Given data =
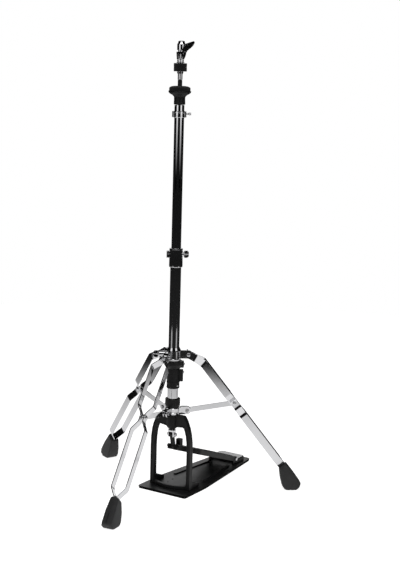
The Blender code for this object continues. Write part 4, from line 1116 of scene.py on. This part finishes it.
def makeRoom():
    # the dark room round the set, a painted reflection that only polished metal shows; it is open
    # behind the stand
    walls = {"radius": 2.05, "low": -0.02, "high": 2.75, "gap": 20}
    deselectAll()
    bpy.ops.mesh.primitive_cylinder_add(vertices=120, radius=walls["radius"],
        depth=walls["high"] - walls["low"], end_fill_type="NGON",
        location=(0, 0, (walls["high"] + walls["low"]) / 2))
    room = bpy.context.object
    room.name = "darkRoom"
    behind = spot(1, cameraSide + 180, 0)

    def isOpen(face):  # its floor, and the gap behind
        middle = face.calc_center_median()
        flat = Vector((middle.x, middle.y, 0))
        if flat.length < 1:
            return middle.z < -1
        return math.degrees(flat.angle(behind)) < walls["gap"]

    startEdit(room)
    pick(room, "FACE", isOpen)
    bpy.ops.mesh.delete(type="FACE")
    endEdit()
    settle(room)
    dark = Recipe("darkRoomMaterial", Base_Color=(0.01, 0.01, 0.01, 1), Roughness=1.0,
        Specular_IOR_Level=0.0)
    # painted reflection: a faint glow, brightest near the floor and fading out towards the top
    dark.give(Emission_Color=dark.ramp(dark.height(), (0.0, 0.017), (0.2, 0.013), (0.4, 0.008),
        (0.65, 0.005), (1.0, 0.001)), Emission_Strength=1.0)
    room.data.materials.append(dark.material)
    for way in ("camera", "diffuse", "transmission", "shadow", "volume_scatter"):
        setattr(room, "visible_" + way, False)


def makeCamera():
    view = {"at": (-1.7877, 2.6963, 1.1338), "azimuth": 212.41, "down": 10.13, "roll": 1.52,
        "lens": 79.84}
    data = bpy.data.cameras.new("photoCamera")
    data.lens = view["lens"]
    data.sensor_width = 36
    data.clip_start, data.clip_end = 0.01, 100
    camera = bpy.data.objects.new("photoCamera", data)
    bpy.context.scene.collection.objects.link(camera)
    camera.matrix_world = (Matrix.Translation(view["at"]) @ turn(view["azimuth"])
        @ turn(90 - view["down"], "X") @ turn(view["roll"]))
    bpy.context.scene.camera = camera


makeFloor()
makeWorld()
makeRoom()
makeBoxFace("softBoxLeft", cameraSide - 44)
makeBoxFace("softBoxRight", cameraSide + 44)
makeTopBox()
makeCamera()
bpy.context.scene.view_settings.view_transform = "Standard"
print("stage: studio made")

What is expected =
Your task is to reproduce the whole listing exactly.

Complete response =
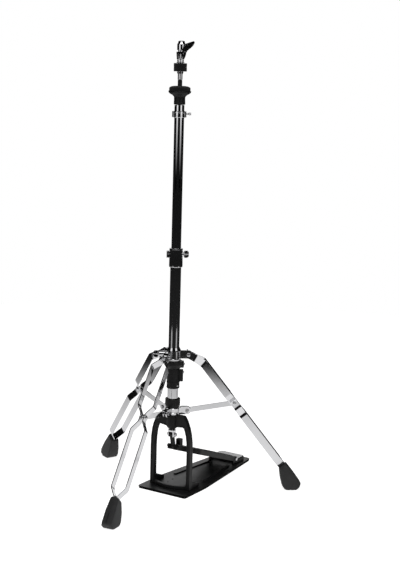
The Blender code for this object continues. Write part 4, from line 1116 of scene.py on. This part finishes it.
def makeRoom():
    # the dark room round the set, a painted reflection that only polished metal shows; it is open
    # behind the stand
    walls = {"radius": 2.05, "low": -0.02, "high": 2.75, "gap": 20}
    deselectAll()
    bpy.ops.mesh.primitive_cylinder_add(vertices=120, radius=walls["radius"],
        depth=walls["high"] - walls["low"], end_fill_type="NGON",
        location=(0, 0, (walls["high"] + walls["low"]) / 2))
    room = bpy.context.object
    room.name = "darkRoom"
    behind = spot(1, cameraSide + 180, 0)

    def isOpen(face):  # its floor, and the gap behind
        middle = face.calc_center_median()
        flat = Vector((middle.x, middle.y, 0))
        if flat.length < 1:
            return middle.z < -1
        return math.degrees(flat.angle(behind)) < walls["gap"]

    startEdit(room)
    pick(room, "FACE", isOpen)
    bpy.ops.mesh.delete(type="FACE")
    endEdit()
    settle(room)
    dark = Recipe("darkRoomMaterial", Base_Color=(0.01, 0.01, 0.01, 1), Roughness=1.0,
        Specular_IOR_Level=0.0)
    # painted reflection: a faint glow, brightest near the floor and fading out towards the top
    dark.give(Emission_Color=dark.ramp(dark.height(), (0.0, 0.017), (0.2, 0.013), (0.4, 0.008),
        (0.65, 0.005), (1.0, 0.001)), Emission_Strength=1.0)
    room.data.materials.append(dark.material)
    for way in ("camera", "diffuse", "transmission", "shadow", "volume_scatter"):
        setattr(room, "visible_" + way, False)


def makeCamera():
    view = {"at": (-1.7877, 2.6963, 1.1338), "azimuth": 212.41, "down": 10.13, "roll": 1.52,
        "lens": 79.84}
    data = bpy.data.cameras.new("photoCamera")
    data.lens = view["lens"]
    data.sensor_width = 36
    data.clip_start, data.clip_end = 0.01, 100
    camera = bpy.data.objects.new("photoCamera", data)
    bpy.context.scene.collection.objects.link(camera)
    camera.matrix_world = (Matrix.Translation(view["at"]) @ turn(view["azimuth"])
        @ turn(90 - view["down"], "X") @ turn(view["roll"]))
    bpy.context.scene.camera = camera


makeFloor()
makeWorld()
makeRoom()
makeBoxFace("softBoxLeft", cameraSide - 44)
makeBoxFace("softBoxRight", cameraSide + 44)
makeTopBox()
makeCamera()
bpy.context.scene.view_settings.view_transform = "Standard"
print("stage: studio made")